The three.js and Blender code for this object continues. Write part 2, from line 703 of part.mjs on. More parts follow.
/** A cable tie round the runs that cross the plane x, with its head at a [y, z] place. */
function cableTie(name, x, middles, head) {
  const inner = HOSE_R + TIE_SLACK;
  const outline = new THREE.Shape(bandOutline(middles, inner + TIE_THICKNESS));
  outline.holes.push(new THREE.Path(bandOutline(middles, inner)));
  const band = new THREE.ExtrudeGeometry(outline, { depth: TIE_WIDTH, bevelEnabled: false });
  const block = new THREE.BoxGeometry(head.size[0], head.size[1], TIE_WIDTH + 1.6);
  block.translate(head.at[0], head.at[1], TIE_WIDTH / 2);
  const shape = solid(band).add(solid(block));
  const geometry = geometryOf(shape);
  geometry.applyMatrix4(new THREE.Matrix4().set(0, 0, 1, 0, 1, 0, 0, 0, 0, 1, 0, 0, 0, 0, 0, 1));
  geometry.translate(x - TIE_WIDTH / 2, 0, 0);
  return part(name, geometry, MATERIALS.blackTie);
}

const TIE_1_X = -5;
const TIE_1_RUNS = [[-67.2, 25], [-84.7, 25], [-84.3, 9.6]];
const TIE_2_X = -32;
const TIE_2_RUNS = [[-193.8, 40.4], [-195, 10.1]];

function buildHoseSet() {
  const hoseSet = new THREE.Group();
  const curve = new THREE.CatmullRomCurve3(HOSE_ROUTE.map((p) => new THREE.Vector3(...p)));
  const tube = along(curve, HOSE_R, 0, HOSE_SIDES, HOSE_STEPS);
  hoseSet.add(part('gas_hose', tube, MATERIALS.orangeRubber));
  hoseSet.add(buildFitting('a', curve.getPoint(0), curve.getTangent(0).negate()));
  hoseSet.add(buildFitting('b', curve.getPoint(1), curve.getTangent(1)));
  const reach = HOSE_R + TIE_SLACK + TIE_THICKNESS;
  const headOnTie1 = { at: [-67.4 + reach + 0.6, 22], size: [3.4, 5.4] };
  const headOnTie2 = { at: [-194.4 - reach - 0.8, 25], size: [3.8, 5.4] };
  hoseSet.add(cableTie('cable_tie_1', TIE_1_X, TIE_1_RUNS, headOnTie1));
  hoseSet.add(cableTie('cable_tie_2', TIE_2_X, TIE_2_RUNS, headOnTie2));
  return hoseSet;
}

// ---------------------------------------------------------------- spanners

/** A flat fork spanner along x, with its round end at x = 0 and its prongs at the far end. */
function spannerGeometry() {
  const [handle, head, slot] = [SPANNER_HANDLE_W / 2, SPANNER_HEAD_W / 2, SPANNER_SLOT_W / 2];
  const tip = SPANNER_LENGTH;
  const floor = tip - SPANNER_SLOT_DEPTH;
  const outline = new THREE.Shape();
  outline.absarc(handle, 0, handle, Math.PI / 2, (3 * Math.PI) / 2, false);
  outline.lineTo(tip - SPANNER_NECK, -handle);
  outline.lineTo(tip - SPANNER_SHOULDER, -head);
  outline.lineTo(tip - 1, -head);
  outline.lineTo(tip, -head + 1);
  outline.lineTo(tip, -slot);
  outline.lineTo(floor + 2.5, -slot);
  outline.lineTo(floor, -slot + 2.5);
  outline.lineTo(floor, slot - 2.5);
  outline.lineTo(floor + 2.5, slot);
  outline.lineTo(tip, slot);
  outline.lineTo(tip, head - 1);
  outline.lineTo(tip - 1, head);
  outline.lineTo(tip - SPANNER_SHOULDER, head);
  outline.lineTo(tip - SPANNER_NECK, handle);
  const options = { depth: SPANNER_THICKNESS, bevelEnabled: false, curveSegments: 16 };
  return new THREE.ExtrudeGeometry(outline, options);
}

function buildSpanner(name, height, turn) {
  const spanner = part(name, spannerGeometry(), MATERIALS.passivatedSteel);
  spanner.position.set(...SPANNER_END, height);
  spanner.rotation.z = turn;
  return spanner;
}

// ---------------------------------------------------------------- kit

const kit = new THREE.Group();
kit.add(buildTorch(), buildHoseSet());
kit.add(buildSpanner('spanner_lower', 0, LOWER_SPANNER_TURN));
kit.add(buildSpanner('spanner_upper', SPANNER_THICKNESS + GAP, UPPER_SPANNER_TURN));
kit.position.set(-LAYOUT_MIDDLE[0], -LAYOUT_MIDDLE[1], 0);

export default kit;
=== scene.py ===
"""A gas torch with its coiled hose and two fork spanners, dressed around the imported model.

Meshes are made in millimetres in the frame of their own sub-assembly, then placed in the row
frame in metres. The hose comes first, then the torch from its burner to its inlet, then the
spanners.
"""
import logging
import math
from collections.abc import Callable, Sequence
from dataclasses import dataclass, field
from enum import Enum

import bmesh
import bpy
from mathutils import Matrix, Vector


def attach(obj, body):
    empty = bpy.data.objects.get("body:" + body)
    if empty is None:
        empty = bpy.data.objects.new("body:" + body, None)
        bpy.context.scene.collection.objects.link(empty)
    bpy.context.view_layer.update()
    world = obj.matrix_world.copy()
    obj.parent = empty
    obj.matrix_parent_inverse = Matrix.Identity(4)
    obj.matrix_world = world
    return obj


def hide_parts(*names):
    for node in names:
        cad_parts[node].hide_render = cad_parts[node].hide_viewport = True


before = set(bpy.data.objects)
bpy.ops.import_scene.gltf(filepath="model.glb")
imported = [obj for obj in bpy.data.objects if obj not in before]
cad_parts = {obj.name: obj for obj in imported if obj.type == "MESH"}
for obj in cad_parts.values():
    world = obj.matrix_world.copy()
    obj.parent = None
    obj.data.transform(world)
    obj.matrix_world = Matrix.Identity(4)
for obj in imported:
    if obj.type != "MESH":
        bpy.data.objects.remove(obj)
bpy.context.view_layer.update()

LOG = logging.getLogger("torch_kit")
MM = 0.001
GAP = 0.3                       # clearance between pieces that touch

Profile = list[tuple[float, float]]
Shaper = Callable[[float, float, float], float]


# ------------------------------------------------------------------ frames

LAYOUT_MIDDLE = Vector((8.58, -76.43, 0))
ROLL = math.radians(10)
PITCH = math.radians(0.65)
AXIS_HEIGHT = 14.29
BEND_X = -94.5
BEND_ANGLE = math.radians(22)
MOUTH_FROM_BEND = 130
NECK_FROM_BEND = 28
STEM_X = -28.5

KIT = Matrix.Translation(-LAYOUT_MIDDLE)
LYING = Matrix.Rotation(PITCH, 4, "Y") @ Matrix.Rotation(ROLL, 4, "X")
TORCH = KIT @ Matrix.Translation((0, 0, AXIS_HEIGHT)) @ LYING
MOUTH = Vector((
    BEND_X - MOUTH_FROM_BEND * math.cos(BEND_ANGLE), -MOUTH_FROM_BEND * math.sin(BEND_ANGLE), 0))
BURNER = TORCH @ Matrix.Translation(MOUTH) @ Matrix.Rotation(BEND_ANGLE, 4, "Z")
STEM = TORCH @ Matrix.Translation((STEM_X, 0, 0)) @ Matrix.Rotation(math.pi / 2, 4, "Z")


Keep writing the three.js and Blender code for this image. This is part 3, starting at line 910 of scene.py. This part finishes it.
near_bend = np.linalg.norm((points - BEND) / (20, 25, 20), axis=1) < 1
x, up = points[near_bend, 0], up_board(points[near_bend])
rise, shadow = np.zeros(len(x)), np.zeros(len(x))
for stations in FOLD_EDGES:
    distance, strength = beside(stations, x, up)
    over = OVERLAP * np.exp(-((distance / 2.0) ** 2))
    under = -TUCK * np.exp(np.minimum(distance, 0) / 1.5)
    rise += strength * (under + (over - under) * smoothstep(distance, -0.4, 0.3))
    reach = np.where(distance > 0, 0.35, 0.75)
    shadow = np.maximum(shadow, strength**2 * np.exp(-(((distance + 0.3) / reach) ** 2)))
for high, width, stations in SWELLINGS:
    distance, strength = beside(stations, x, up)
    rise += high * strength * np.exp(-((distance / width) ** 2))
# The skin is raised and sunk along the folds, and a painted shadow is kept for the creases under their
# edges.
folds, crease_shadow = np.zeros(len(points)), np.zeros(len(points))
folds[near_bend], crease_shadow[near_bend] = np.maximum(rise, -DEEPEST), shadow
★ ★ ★
*Short exercise*
State the number of lines in the records that contain the string "None", and nothing more.

*Answer to the exercise*
3